Plus, she tries to act on the attraction. The fact that her intentions got derailed by discovering he's a serial killer doesn't negate the fact that she was planning to confess her feelings to him. (Feelings which I don't buy her even having - up until then they basically acted just like close siblings, and reverted to acting that way by the next season. Hence why I blame amatonormativity, for thinking that their level of closeness required romantic feelings.) Intent matters even if it comes to nothing. And openly stating "I'm attracted to you" changes a relationship even if the other person says it'll go nowhere and you agree.

And regarding consent, non-consensual sex is harmful, but not all consensual sex is fine. A 14 year old can be genuinely attracted to an adult and have consensual sex with said adult, but they'll still be harmed by the power differential between them. A sex-repulsed asexual can consent to sex, but will probably find it harmful to do (many aces I know have experienced this).
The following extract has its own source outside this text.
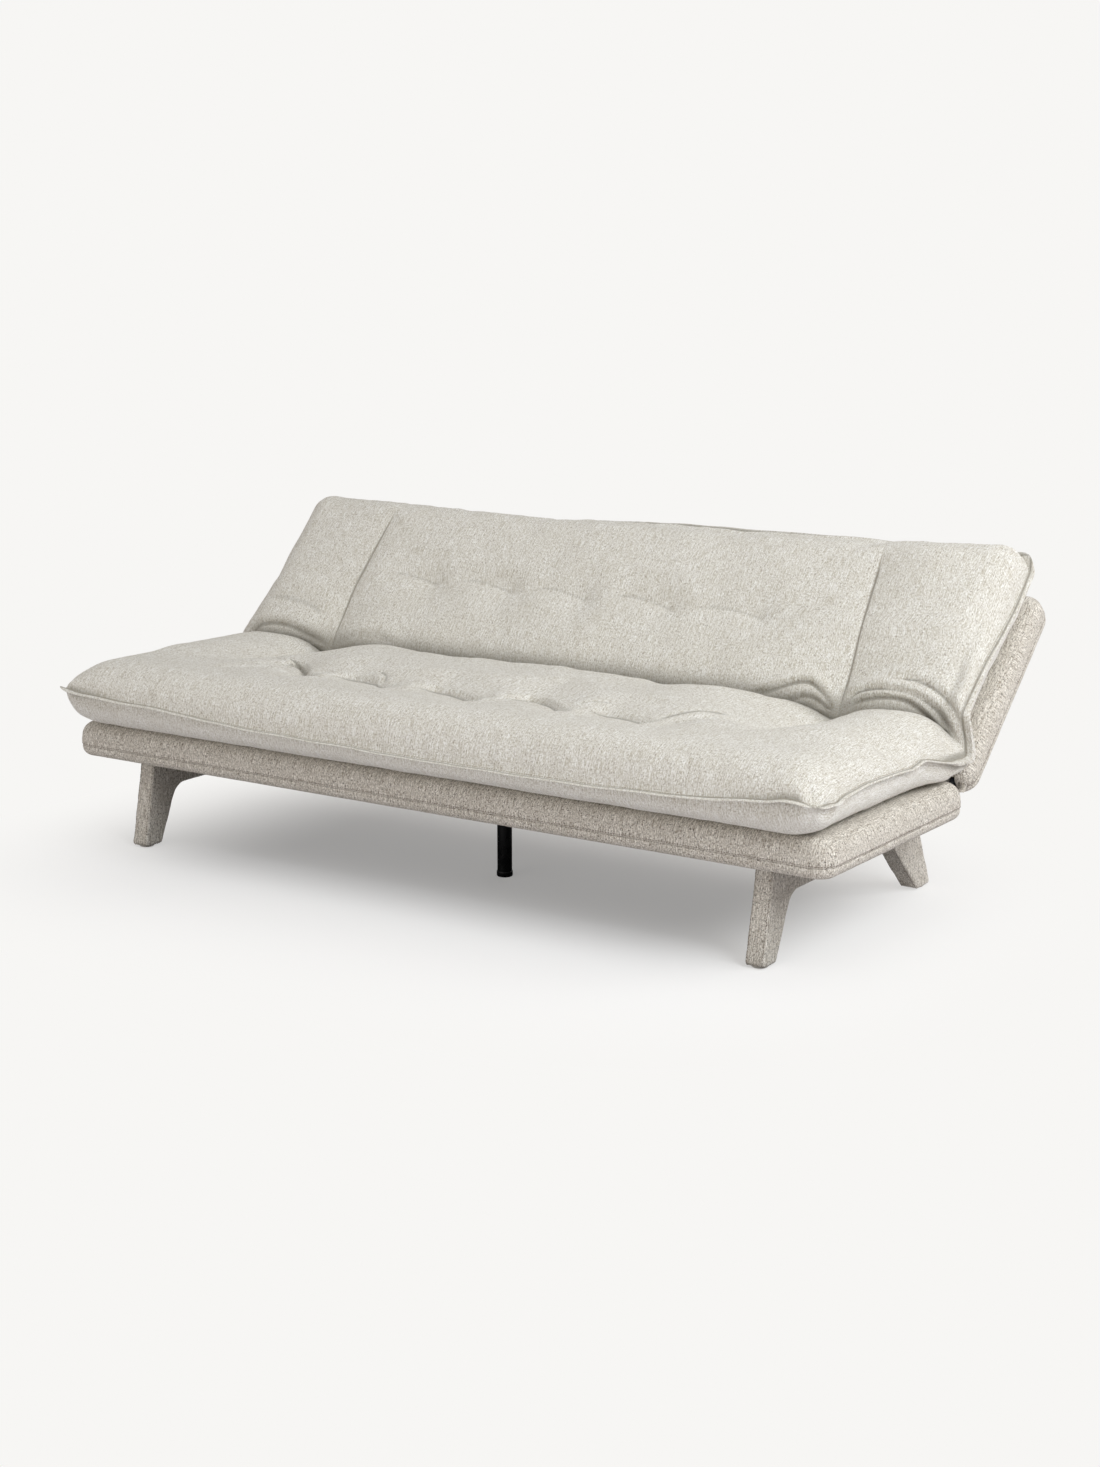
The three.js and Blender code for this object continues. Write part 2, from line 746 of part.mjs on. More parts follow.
// One point of a half, on its top (layer 1) or its underside (layer -1)
function halfPoint(half, layer, x, row_share, at_flange) {
  const point = layer > 0 ? topPoint(half, x, row_share) : underPoint(half, x, row_share);
  let [v, level] = point;
  if (at_flange || Math.abs(x) === mattress_end) {
    level = flangeLevel(half, x) + (layer * flange_thickness) / 2;
    v = at_flange ? half.reach : rowReach(half, level, row_share);
  }
  const [x_round, v_round] = roundedCorner(half, x, v);
  const v_draw = side_draw * row_share * (1 - endShare(x) ** 2);
  const between_ends = 4 * row_share * (1 - row_share);
  const x_draw = side_draw * between_ends * Math.sign(x) * endShare(x) ** 4;
  return new THREE.Vector3(x_round - x_draw, half.direction * (v_round - v_draw), level);
}

// One half, as a top and an underside that meet round the flange
function mattressHalf(half) {
  const stations = mattressStations();
  const rows = rowShares(half);
  const columns = rows.length + 1;
  const points = [];
  for (const layer of [1, -1]) {
    for (const x of stations) {
      for (const row of rows) points.push(halfPoint(half, layer, x, row, false));
      points.push(halfPoint(half, layer, x, 1, true));
    }
  }
  const triangles = [];
  const quad = (...corners) => {
    const [a, b, c, d] = half.direction > 0 ? corners : corners.reverse();
    const first = points[a].distanceTo(points[c]);
    if (first <= points[b].distanceTo(points[d])) triangles.push(a, b, c, a, c, d);
    else triangles.push(a, b, d, b, c, d);
  };
  const sheet = stations.length * columns;
  const last = sheet - columns;
  for (let i = 0; i < last; i += columns) {
    for (let a = i; a + 1 < i + columns; a++) {
      quad(a, a + columns, a + columns + 1, a + 1);
      quad(sheet + a, sheet + a + 1, sheet + a + columns + 1, sheet + a + columns);
    }
    const outer = i + columns - 1;
    quad(i, sheet + i, sheet + i + columns, i + columns);
    quad(outer, outer + columns, sheet + outer + columns, sheet + outer);
  }
  for (let j = 0; j + 1 < columns; j++) {
    quad(j, j + 1, sheet + j + 1, sheet + j);
    quad(last + j, sheet + last + j, sheet + last + j + 1, last + j + 1);
  }
  const geometry = new THREE.BufferGeometry().setFromPoints(points);
  geometry.setIndex(triangles);
  return geometry;
}

// The fold: what fills the wedge between the halves at the middle stop
const fold_valley = 112; // bottom of the crease above the slab
const fold_valley_back = 18; // crease in front of the hinge axis
const fold_bulge = 10; // roundness of the fold on each side of the crease

// A point on a ray from the hinge axis, moved into the fold by the gap between pieces
function foldEdge(angle_deg, side, radius) {
  return polar(radius, angle_deg).add(polar(seat_gap, angle_deg + side * 90));
}

function middle(a, b) {
  return a.clone().lerp(b, 1 / 2);
}

function foldSection(x) {
  const seat_ray = 180 - seat_crease_deg;
  const back_ray = lounge_stop_deg + back_crease_deg;
  const seat_top = foldEdge(seat_ray, -1, Math.hypot(...topPoint(seat_half, x, 0)));
  const back_top = foldEdge(back_ray, 1, Math.hypot(...topPoint(back_half, x, 0)));
  const seat_foot = foldEdge(seat_ray, -1, Math.hypot(...underPoint(seat_half, x, 0)));
  const back_foot = foldEdge(back_ray, 1, Math.hypot(...underPoint(back_half, x, 0)));
  const rise = shoulder(end_seam - Math.abs(x), seat_end_shoulder);
  const seam = seam_depth * bell(Math.abs(x) - panel_seam, seam_width);
  const valley = new THREE.Vector2(-fold_valley_back, mattress_base + fold_valley - seam);
  const crease = middle(seat_top, back_top).lerp(valley, rise);
  const bulge = fold_bulge * rise;
  const seat_bulge = middle(seat_top, crease).add(new THREE.Vector2(0, bulge));
  const back_bulge = middle(crease, back_top).add(polar(bulge, lounge_stop_deg + 90));
  return [seat_foot, back_foot, back_top, back_bulge, crease, seat_bulge, seat_top];
}

function mattressFold() {
  const rings = mattressStations().map((x) => {
    const seam_x = Math.sign(x) * Math.min(Math.abs(x), end_seam);
    return foldSection(seam_x).map((point) => new THREE.Vector3(x, point.x, point.y));
  });
  return loftRings(rings);
}

// Side leg frames: one padded plate each, with two raked feet and an arch between them
const side_frame_inset = 150; // outer face from the end of the seat slab
const side_frame_width = 42;
const frame_band = 69; // height of the band under the slab
const front_foot_inset = 22; // behind the front face of the slab
const front_foot_length = 55;
const front_foot_splay = 39;
const front_inner_splay = 58;
const rear_foot_reach = 160; // behind the rear face of the slab
const rear_foot_length = 63;
const rear_foot_splay = 95;
const rear_inner_splay = 137;
const front_arch_radius = 46;
const rear_arch_radius = 62;
const knee_radius = 55;
const front_top_radius = 8;
const foot_radius = 7;
const frame_edge = 6;
const frame_edge_steps = 2;
const frame_facets = 3;
const glide_height = 4;
const glide_radius = 17;
const glide_bevel = 1.5;
const glide_facets = 20;

const frame_top = ground_clearance - seat_gap;
const arch_top = ground_clearance - frame_band;
const foot_bottom = glide_height + seat_gap;
const side_frame_outer = slab_end - side_frame_inset;
const front_foot = seat_front + front_foot_inset;
const rear_foot = seat_rear + rear_foot_reach;

function sideFrame(side) {
  const [x_low, x_high] = span(side, side_frame_outer - side_frame_width, side_frame_outer);
  const outline = roundedOutline([
    [front_foot, foot_bottom, foot_radius],
    [front_foot + front_foot_length, foot_bottom, foot_radius],
    [front_foot + front_foot_length + front_inner_splay, arch_top, front_arch_radius],
    [rear_foot - rear_foot_length - rear_inner_splay, arch_top, rear_arch_radius],
    [rear_foot - rear_foot_length, foot_bottom, foot_radius],
    [rear_foot, foot_bottom, foot_radius],
    [rear_foot - rear_foot_splay, frame_top, knee_radius],
    [front_foot + front_foot_splay, frame_top, front_top_radius],
  ]);
  return plateAlongX(
    outline, x_low, x_high - x_low, frame_edge, frame_edge_steps, frame_facets,
  );
}

function glide() {
  const profile = [
    [0, 0],
    [glide_radius - glide_bevel, 0],
    [glide_radius, glide_bevel],
    [glide_radius, glide_height],
    [0, glide_height],
  ].map(([radius, z]) => new THREE.Vector2(radius, z));
  const disc = new THREE.LatheGeometry(profile, glide_facets);
  disc.rotateX(Math.PI / 2);
  return toSolid(disc);
}

// Centre leg: a black tube under the centre rail
const centre_leg_x = 25;
const centre_leg_reach = 305; // in front of the hinge axis
const centre_leg_radius = 16.5;
const centre_leg_facets = 24;
const leg_plate_size = 88;
const leg_plate_radius = 10;
const leg_plate_thickness = 4;
const leg_shoe_radius = 18;
const leg_shoe_height = 14;
const leg_shoe_bevel = 2;
const leg_socket_depth = 8; // how deep the tube sits in its foot

function revolve(corners, facets) {
  const profile = corners.map(([radius, z]) => new THREE.Vector2(radius, z));
  const turned = new THREE.LatheGeometry(profile, facets);
  turned.rotateX(Math.PI / 2);
  return toSolid(turned);
}

function centreLeg() {
  const plate_low = frame_top - leg_plate_thickness;
  const tube_low = leg_shoe_height - leg_socket_depth;
  const tube_high = plate_low - seat_gap;
  const tube = revolve(
    [[0, tube_low], [centre_leg_radius, tube_low], [centre_leg_radius, tube_high], [0, tube_high]],
    centre_leg_facets,
  );
  const socket_radius = centre_leg_radius + seat_gap;
  const socket_floor = tube_low - seat_gap;
  const foot = revolve(
    [
      [0, 0],
      [leg_shoe_radius - leg_shoe_bevel, 0],
      [leg_shoe_radius, leg_shoe_bevel],
      [leg_shoe_radius, leg_shoe_height],
      [socket_radius, leg_shoe_height],
      [socket_radius, socket_floor],
      [0, socket_floor],
    ],
    centre_leg_facets,
  );
  const half = leg_plate_size / 2;
  const square = new THREE.Shape();
  const corner = half - leg_plate_radius;
  square.absarc(corner, corner, leg_plate_radius, 0, Math.PI / 2, false);
  square.absarc(-corner, corner, leg_plate_radius, Math.PI / 2, Math.PI, false);
  square.absarc(-corner, -corner, leg_plate_radius, Math.PI, (3 * Math.PI) / 2, false);
  square.absarc(corner, -corner, leg_plate_radius, (3 * Math.PI) / 2, 2 * Math.PI, false);
  const plate = new THREE.ExtrudeGeometry(square, {
    depth: leg_plate_thickness,
    bevelEnabled: false,
    curveSegments: frame_facets,
  });
  plate.translate(0, 0, plate_low);
  return { tube, foot, plate: toSolid(plate) };
}

// Seat body
const cross_rail = side_frame_outer - side_frame_width / 2;
const cross_rails = [
  ["left_cross", -cross_rail, side_frame_width],
  ["right_cross", cross_rail, side_frame_width],
  ["centre", 0, centre_rail_width],
];
const bay = cross_rail - side_frame_width / 2 - centre_rail_width / 2;
const seat_springs_each_bay = 3;
const back_springs_each_bay = 2;

// Places of the springs, evenly over the two bays beside the centre rail
function springPlaces(each_bay) {
  const right = [];
  for (let i = 0; i < each_bay; i++) {
    right.push(centre_rail_width / 2 + (bay * (i + 1 / 2)) / each_bay);
  }
  return [...right.map((x) => -x).reverse(), ...right];
}

const at_pivot = new THREE.Group();
at_pivot.position.z = pivot_height;

const seat_slots = Object.values(sides).map(seatSlot);
const back_slots = Object.values(sides).map(backSlot);

at_pivot.add(
  piece("seat_cover", slabCover(seat_front, seat_rear, seat_slots), slab_cloth),
  piece("seat_dust_cover", slabLining(seat_front, seat_rear), lining_cloth),
  piece("seat_foam", slabFoam(seat_front, seat_rear, seat_slots), foam),
  ...slabRails("seat", seat_front, seat_rear, 1, rail_face, cross_rails),
  ...sinuousSprings("seat", seat_front, seat_rear, springPlaces(seat_springs_each_bay)),
  piece("mattress_seat", mattressHalf(seat_half), mattress_cloth),
  piece("mattress_fold", mattressFold(), mattress_cloth),
);
for (const [name, side] of Object.entries(sides)) {
  at_pivot.add(
    piece(`hinge_plate_${name}`, hingePlate(side), hinge_steel),
    piece(`click_spring_${name}`, clickSpring(side), spring_steel),
    piece(`pivot_pin_${name}`, pivotPin(side), spring_steel),
  );
}

// Back body, turned up from flat to the middle stop
const back = new THREE.Group();
back.rotation.x = radians(lounge_stop_deg);
back.add(
  piece("back_cover", slabCover(back_start, back_end, back_slots), slab_cloth),
  piece("back_rear_cloth", slabLining(back_start, back_end), slab_cloth),
  piece("back_foam", slabFoam(back_start, back_end, []), foam),
  ...slabRails("back", back_start, back_end, -1, back_rail_face, cross_rails),
  ...sinuousSprings("back", back_start, back_end, springPlaces(back_springs_each_bay)),
  piece("mattress_back", mattressHalf(back_half), mattress_cloth),
);
for (const [name, side] of Object.entries(sides)) {
  back.add(piece(`hinge_arm_${name}`, hingeArm(side), hinge_steel));
}
at_pivot.add(back);

// Legs stand on the floor
const legs = new THREE.Group();
for (const [name, side] of Object.entries(sides)) {
  legs.add(piece(`leg_frame_${name}`, sideFrame(side), slab_cloth));
  const feet = {
    front: front_foot + front_foot_length / 2,
    rear: rear_foot - rear_foot_length / 2,
  };
  for (const [place, y] of Object.entries(feet)) {
    const foot = piece(`glide_${place}_${name}`, glide(), glide_plastic);
    foot.position.set(side * cross_rail, y, 0);
    legs.add(foot);
  }
}
const centre_leg = centreLeg();
const centre_leg_group = new THREE.Group();
centre_leg_group.position.set(centre_leg_x, -centre_leg_reach, 0);
centre_leg_group.add(
  piece("centre_leg_tube", centre_leg.tube, black_steel),
  piece("centre_leg_foot", centre_leg.foot, black_steel),
  piece("centre_leg_plate", centre_leg.plate, black_steel),
);
legs.add(centre_leg_group);

// The origin is on the floor, midway between the front flange and the rear of the raised back
const sofa = new THREE.Group();
sofa.name = "click_clack_sofa_bed";
sofa.add(at_pivot, legs);
const overall = new THREE.Box3().setFromObject(sofa, true);
sofa.position.y = -(overall.min.y + overall.max.y) / 2;

export default sofa;
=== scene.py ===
# Click clack sofa bed: an upholstered seat and back on ratchet hinges, side leg frames, a black
# centre leg, and one tufted mattress that folds where the back meets the seat. Metres, +Z up.
import math
from types import SimpleNamespace

import bmesh
import bpy
import numpy as np
from mathutils import Matrix, Vector, noise
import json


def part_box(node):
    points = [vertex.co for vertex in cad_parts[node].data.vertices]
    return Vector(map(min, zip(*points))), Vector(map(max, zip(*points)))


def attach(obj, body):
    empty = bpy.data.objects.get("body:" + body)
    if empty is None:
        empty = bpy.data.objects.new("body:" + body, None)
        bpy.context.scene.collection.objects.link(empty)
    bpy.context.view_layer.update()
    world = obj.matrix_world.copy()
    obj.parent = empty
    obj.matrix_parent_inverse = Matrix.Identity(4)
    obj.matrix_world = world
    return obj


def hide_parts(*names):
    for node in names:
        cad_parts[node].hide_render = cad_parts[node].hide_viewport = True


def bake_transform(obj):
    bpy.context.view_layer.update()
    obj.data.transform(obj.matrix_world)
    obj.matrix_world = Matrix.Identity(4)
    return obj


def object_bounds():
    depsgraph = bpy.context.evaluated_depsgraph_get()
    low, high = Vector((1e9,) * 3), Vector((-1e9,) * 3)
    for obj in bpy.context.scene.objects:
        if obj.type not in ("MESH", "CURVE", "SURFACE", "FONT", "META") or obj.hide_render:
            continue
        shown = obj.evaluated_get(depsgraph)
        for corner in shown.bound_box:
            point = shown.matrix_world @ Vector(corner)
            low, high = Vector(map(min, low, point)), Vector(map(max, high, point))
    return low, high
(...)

Anyway, I find discussions of incest triggering. A post detailing my opinions on incest is now live, and any further incest comments on any other posts (including this one) will be deleted.

5:58 AM  
Blogger Unknown said...

Apologies for the triggering. Feel free to delete my past comments if you want. And thank you for engaging with it and giving me a different perspective to think about. I'm pretty well estranged from my entire family, so the weight that others place on "family bonds" is a fairly opaque topic to me, and I never thought about it from that perspective.

Uhm, and sorry if this reply is unwelcome.

3:01 PM  
Blogger Ettina said...

No, it's OK. I wish more people approached disagreement the way you do.

12:59 PM  
Blogger Ettina said...

No, it's OK. I wish more people approached disagreement the way you do.